PHOENIX – Beyond the physical toll of COVID-19, many are facing pandemic-related mental health challenges, including the way they view themselves and their bodies.
Stress, anxiety, depression and decreased human interaction all play a role in the development of negative body image, said Amy Lerner Wasserbauer, a clinical psychologist and counselor at Arizona State University.
“COVID has brought a lot of powerlessness and grief to people,” she said, “so stress, anxiety – all of these are emotional issues around COVID and we tend to focus on external ways of coping when we are under emotional distress.”
A recent study in the United Kingdom found that fears around COVID-19, as well as the consequences of restrictions mandated to curb the spread of the coronavirus that causes the disease, could be contributing to a number of serious mental health issues – including eating disorders.
The research, published in the journal Personality and Individual Differences, surveyed 506 adults in the U.K., with an average age of 34.
The study found that for women, feelings of anxiety and stress caused by COVID-19 were associated with a greater desire for thinness. Among men, the study found that COVID-19-related anxiety and stress was associated with greater desire for muscularity, with anxiety also associated with body fat dissatisfaction.
Wasserbauer said one coping mechanism many people resort to is food for comfort, shutting down and not exercising. The other, she said, is overexercising, starving oneself and anorexia.
A survey of U.S. and Netherlands residents found 62% of people with anorexia experienced a worsening of symptoms as the pandemic hit last spring. The survey, published in July in the International Journal of Eating Disorders, also found nearly a third of those surveyed with binge-eating disorder, which is far more common, reported an increase in episodes.

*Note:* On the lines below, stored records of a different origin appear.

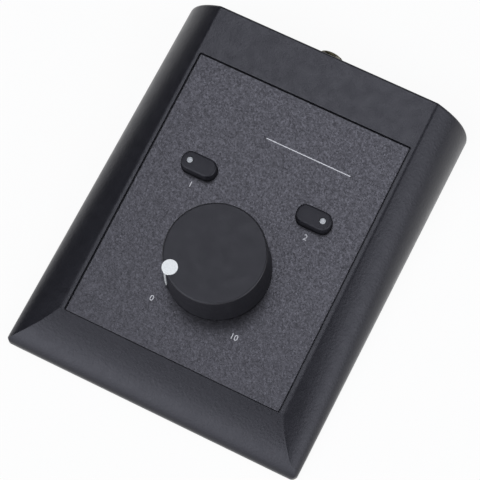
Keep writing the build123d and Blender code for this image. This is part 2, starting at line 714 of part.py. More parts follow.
NODES = {
    "upper_shell": upper_shell,
    "base_plate": base_plate,
    "case_screws": case_screws,
    "rubber_feet": rubber_feet,
    "faceplate": faceplate,
    "faceplate_film": faceplate_film,
    "volume_knob": volume_knob,
    "knob_insert": knob_insert,
    "knob_pointer": knob_pointer,
    "pot_shaft": pot_shaft,
    "pot_bushing": pot_bushing,
    "pot_body": pot_body,
    "pot_track": pot_track,
    "pot_pins": pot_pins,
    "pot_washer": pot_washer,
    "pot_nut": pot_nut,
    "main_board": main_board,
    "board_screws": board_screws,
    "board_header": board_header,
    "header_pins": header_pins,
    "socket_shell": socket_shell,
    "socket_gasket": socket_gasket,
    "socket_nut": socket_nut,
    "socket_insert": socket_insert,
    "socket_contacts": socket_contacts,
    "socket_board": socket_board,
}
BUTTON_NODES = {
    "button": button_cap,
    "button_lens": button_lens,
    "switch_body": switch_body,
    "switch_plunger": switch_plunger,
    "indicator": indicator,
}

if __name__ == "__main__":
    os.makedirs("parts", exist_ok=True)
    for name, make in NODES.items():
        save(name, make())
    for side, x in buttons():
        for name, make in BUTTON_NODES.items():
            save(f"{side}_{name}", make(x))
    print(f"origin to faceplate front {PLATE_Y:.3f}, length {LENGTH:.3f}")
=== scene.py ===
"""Dressed model of a desktop controller for studio monitors.

A low wedge housing carries an inset faceplate with one large volume knob and two lit buttons.
Every length in this file is in millimetres until a mesh is finished, and in metres after that.
The slope frame of the faceplate has x across, s up the slope and h out of the face.
"""

from __future__ import annotations

import json
import logging
import math
from collections.abc import Callable, Sequence
from dataclasses import dataclass, field
from enum import Enum

import bmesh
import bpy
from mathutils import Matrix, Vector

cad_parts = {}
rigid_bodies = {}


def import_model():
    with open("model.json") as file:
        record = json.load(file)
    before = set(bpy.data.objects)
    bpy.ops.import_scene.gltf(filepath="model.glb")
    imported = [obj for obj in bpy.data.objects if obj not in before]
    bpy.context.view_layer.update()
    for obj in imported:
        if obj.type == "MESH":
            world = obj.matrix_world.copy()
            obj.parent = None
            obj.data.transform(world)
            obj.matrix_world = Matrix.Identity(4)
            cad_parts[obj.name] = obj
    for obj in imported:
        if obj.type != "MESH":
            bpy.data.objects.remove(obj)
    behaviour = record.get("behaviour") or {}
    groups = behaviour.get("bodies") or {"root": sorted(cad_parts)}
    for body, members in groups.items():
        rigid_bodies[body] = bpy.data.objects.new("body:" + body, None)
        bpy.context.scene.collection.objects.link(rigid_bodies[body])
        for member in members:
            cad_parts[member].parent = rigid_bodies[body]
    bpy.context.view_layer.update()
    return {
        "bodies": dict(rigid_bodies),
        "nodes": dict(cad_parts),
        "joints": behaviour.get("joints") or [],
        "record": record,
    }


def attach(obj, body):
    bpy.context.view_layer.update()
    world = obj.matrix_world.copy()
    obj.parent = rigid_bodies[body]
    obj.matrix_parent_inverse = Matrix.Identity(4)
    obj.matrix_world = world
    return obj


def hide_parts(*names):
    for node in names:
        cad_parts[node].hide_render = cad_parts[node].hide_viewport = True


LOG = logging.getLogger("controller")
MM = 0.001
WELD_MM = 0.002
SLIVER_MM = 0.0005
TURNED_WELD = 0.001 * MM
SHARP_DEG = 32.0
NOISE = (0.3, 0.7)  # what fractal noise mostly keeps within
Outline = list[tuple[float, float]]
Points = list[tuple[float, float, float]]


class Side(Enum):
    """Left or right of the object, as the sign of x."""

    LEFT = -1
    RIGHT = 1


class Body(Enum):
    """The bodies that pieces ride on."""

    HOUSING = "housing"
    KNOB = "knob"
    LEFT_KEY = "left_key"
    RIGHT_KEY = "right_key"


# ---------------------------------------------------------------- node graphs
class Graph:
    """A node tree of any kind under construction."""

    def __init__(self, tree: bpy.types.NodeTree, prefix: str = "ShaderNode") -> None:
        """Start on a tree, emptied first.

        Args:
            tree: The tree.
            prefix: What stands before every type name that is asked for.
        """
        self.tree = tree
        self.prefix = prefix
        tree.nodes.clear()

    def join(self, source: bpy.types.NodeSocket, target: bpy.types.NodeSocket) -> None:
        """Link two sockets."""
        self.tree.links.new(source, target)

    def node(self, kind: str, **settings: object) -> bpy.types.Node:
        """Add a node.

        Args:
            kind: Its type name after the prefix.
            **settings: Attributes to set on it.

        Returns:
            The new node.
        """
        made = self.tree.nodes.new(self.prefix + kind)
        for key, value in settings.items():
            setattr(made, key, value)
        return made


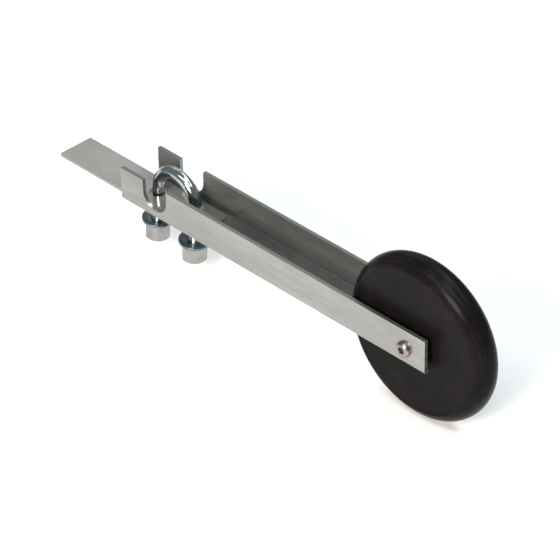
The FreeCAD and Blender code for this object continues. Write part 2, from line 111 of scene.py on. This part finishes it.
class Graph:
    def __init__(self, name):
        self.material = bpy.data.materials.new(name)
        self.material.use_nodes = True
        self.tree = self.material.node_tree
        self.tree.nodes.clear()

    # any node: its type, its settings, then its sockets by name or number
    def add(self, kind, settings=None, sockets=None, output=0):
        node = self.tree.nodes.new(kind)
        for name, value in (settings or {}).items():
            setattr(node, name, value)
        for name, value in (sockets or {}).items():
            if isinstance(value, Wire):
                self.tree.links.new(value.socket, node.inputs[name])
            else:
                node.inputs[name].default_value = value
        return Wire(self, node.outputs[output]) if node.outputs else None

    def point(self):
        return self.add("ShaderNodeTexCoord", output="Object")

    def place(self, scale=(1, 1, 1), turn=(0, 0, 0)):
        return self.add("ShaderNodeMapping", None, {"Vector": self.point(), "Scale": scale, "Rotation": turn})

    def vector(self, operation, first, second=(0, 0, 0), output="Vector"):
        return self.add("ShaderNodeVectorMath", {"operation": operation}, {0: first, 1: second}, output)

    def noise(self, scale, detail=3.0, roughness=0.5, where=None, stretch=(1, 1, 1)):
        return self.add("ShaderNodeTexNoise", None,
                        {"Vector": where or self.place(stretch), "Scale": scale, "Detail": detail,
                         "Roughness": roughness})

    def blend(self, factor, first, second):
        return self.add("ShaderNodeMix", {"data_type": "RGBA"}, {0: factor, 6: first, 7: second}, output=2)

    def bump(self, height, distance, strength):
        return self.add("ShaderNodeBump", None,
                        {"Height": height, "Distance": distance, "Strength": strength})

    def finish(self, **sockets):
        shader = self.add("ShaderNodeBsdfPrincipled", None,
                          {key.replace("_", " "): value for key, value in sockets.items()})
        self.add("ShaderNodeOutputMaterial", None, {"Surface": shader})
        return self.material


def rgb(red, green, blue):
    return (red, green, blue, 1.0)


def makePiece(name, mesh, body, slotName, material, *replaced):
    piece = bpy.data.objects.new(name, mesh)
    bpy.context.scene.collection.objects.link(piece)
    mesh.materials.clear()
    mesh.materials.append(material)
    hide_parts(*replaced)
    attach(piece, body)
    return piece


# a mesh with its faces turned outwards, smooth except at edges sharper than an angle in degrees
def solidMesh(name, vertices, faces, sharpAngle):
    mesh = bpy.data.meshes.new(name)
    mesh.from_pydata([tuple(vertex) for vertex in vertices], [], faces)
    work = bmesh.new()
    work.from_mesh(mesh)
    bmesh.ops.recalc_face_normals(work, faces=work.faces)
    work.to_mesh(mesh)
    work.free()
    mesh.polygons.foreach_set("use_smooth", [True] * len(mesh.polygons))
    mesh.set_sharp_from_angle(angle=math.radians(sharpAngle))
    return mesh


# how far from its centre a hexagon reaches at an angle
def hexagonReach(acrossFlats, angle):
    sixth = math.pi / 3
    return acrossFlats / 2 / math.cos((angle % sixth) - sixth / 2)


# a turned part. Each row is (place along the axis, radius, across flats or None for a plain circle);
# the rows close on themselves, or each end has a flat cap
def turned(name, rows, centre, axis, across, segments=96, sharpAngle=30, closed=True):
    side = axis.cross(across).normalized()
    vertices = []
    for along, radius, flats in rows:
        for step in range(segments):
            angle = 2 * math.pi * step / segments
            reach = min(radius, hexagonReach(flats, angle)) if flats else radius
            vertices.append(centre + axis * along
                            + across * (reach * math.cos(angle)) + side * (reach * math.sin(angle)))
    faces = []
    count = len(rows)
    for row in range(count if closed else count - 1):
        first, second = row * segments, (row + 1) % count * segments
        for step in range(segments):
            after = (step + 1) % segments
            faces.append((first + step, first + after, second + after, second + step))
    if not closed:
        faces.append(tuple(reversed(range(segments))))
        faces.append(tuple(range((count - 1) * segments, count * segments)))
    return solidMesh(name, vertices, faces, sharpAngle)


# where a CAD node lies about an axis: lowest and highest place along it, nearest and furthest reach from it
def measure(node, origin, axis):
    places, reaches = [], []
    for vertex in nodes[node].data.vertices:
        offset = vertex.co - origin
        along = offset.dot(axis)
        places.append(along)
        reaches.append((offset - axis * along).length)
    return min(places), max(places), min(reaches), max(reaches)


def arcRows(middle, radius, start, finish, steps):
    rows = []
    for step in range(steps + 1):
        angle = math.radians(start + (finish - start) * step / steps)
        rows.append((middle[0] + radius * math.cos(angle), middle[1] + radius * math.sin(angle), None))
    return rows


print("channel and tongue bar")
sheetFinish = {
    "light": rgb(0.315, 0.315, 0.300),
    "dark": rgb(0.238, 0.241, 0.230),
    # dark colour of the stained spots, also used for the painted shade along the flanges' tops
    "stainAndShade": rgb(0.10, 0.10, 0.09),
    "grain": 900.0,          # fine speckle of the zinc, per metre
    "blotch": 45.0,          # soft cloudy patches, per metre
    "streak": 260.0,         # rolling streaks, per metre across them
    "spot": 110.0,           # stained spots, per metre
    "scratch": 700.0,        # handling scratches, per metre across them
    "relief": 0.04 * mm,
    "roughest": 0.30,
    "smoothest": 0.18,
    "metallic": 0.78,
    "stains": 0.0,           # how strong the stained spots are
    "cutAndShadeHeight": 8.9 * mm,     # above this height lie the sheared edges of the flanges; the sheet is darkened there, partly as painted shade
    "cutAndShadeFade": 0.3 * mm,
    "edgeRadius": 0.35 * mm,
}
barFinish = dict(sheetFinish, metallic=0.55, stains=0.85, roughest=0.20, smoothest=0.10,
                 light=rgb(0.29, 0.287, 0.272), dark=rgb(0.225, 0.224, 0.21), edgeRadius=0.4 * mm)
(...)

Pressure to lose weight or improve appearances increased during lockdowns. With gyms shut down, the online fitness industry boomed.
Home workout equipment sold out in stores, fitness trainers livestreamed free at-home sessions and celebrities used their online platforms to share their personal workout routines and wellness journeys.
“The mirage of the quarantine ‘glow-up’ on social media and the expectation about taking the time to change your nutrition and exercise to make a different body for yourself put a lot of pressure on people,” said Lisa MacDonald, a nutrition specialist at University of Arizona.
Although she said it was a great way for people to remain active and engage in movement, MacDonald also said it has contributed to people feeling that they lack motivation or aren’t active enough while in quarantine.
“Jokes about weight gain and the ‘Quarantine 15’ are not helpful, “ she said. “It’s a breeding ground for body image issues and body comparisons. Really, it’s a perfect storm for being able to have this take over.”
Wasserbauer said social media and virtual conferencing platforms like Zoom have had a tremendous impact on body image.
“The more social media that a person uses, the more there is exposure to the thin athletic body ideal which is often Photoshopped and not real,” she said. “Unhealthy body image is harmful to any age group, but for the college age especially, it can be destructive.”
In Arizona and elsewhere, college students have formed support groups to combat negative body image.
Body Positive Arizona, a student-led group at UArizona, aims to promote self-worth and positive body image among campus students.
Each year, MacDonald said, she sees more students joining the group and wanting to be involved.
Before the pandemic was declared in March 2020, groups of students handed out “compliment cards” to strangers on campus. Each card contained affirmations about self-esteem and body image along with a piece of candy.
To adapt to COVID-19 restrictions, the group’s focus shifted to Courageous Conversations, a monthly discussion series led by speakers, teachers and students.
“We are really trying to get some different ideas out there about what beauty is and how to be more body positive and a healthy relationship between food and body, ” said MacDonald, who is the program’s director. “That’s always been our intention.”
“I think there is starting to be this recognition and movement of diversity and celebrating diverse bodies,” she said.
Similarly, Northern Arizona University students created the NAU Body Positivity Club. Organizers recruit members via social media and the club has more than 700 followers on Instagram.
Wasserbauer said finding a community where students can be open and confident in themselves is important – especially during a time with limited ways of socialization. Such groups can provide relief from the constant negativity, she said.
Next time you catch yourself feeling poorly about your body, Wasserbauer recommends taking a long look in the mirror.
“Instead of critiquing ourselves, look in the mirror and tell yourself one thing you like about your physical body and one thing you like about your character,” she said.
“We aren’t a number. We are so much more than a size.”